An observational, descriptive, cross-sectional study was conducted in a health area of the Madrid Autonomous Region (Comunidad Autónoma de Madrid). The practice population totalled 198,670 persons attended by 129 Family Physicians (FPs), and the study population was made up of persons over the age of 40 years drawn from this practice population. Patients were deemed to have COPD if this diagnosis appeared on their clinical histories. Prevalence of COPD; prevalence of a further 25 chronic diseases in patients with COPD; and standardised prevalence ratios, were calculated.

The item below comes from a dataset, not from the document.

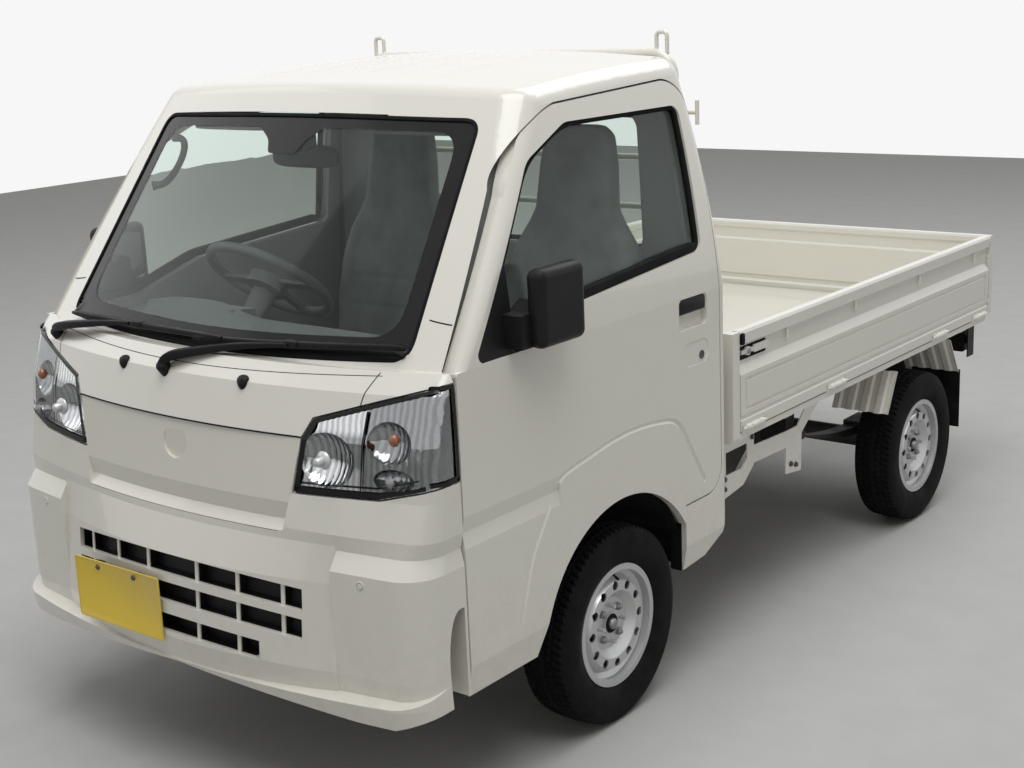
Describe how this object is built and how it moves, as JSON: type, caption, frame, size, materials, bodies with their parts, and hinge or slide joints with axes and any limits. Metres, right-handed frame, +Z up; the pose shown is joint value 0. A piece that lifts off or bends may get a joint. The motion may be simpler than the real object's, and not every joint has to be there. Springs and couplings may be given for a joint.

Prevalence of COPD in family medicine was 3.2% (95% CI 3.0–3.3) overall, 5.3% among men and 1.4% among women; 90% of patients presented with comorbidity, with a mean of 4 ± 2.04 chronic diseases per patient, with the most prevalent related diseases being arterial hypertension (52%), disorders of lipid metabolism (34%), obesity (25%), diabetes (20%) and arrhythmia (15%). After controlling for age and sex, the observed prevalence of the following ten chronic diseases was higher than expected: heart failure; chronic liver disease; asthma; generalised artherosclerosis; osteoporosis; ischaemic heart disease; thyroid disease; anxiety/depression; arrhythmia; and obesity.
Patients with COPD, who are frequent in family practice, have a complex profile and pose a clinical and organisational challenge to FPs.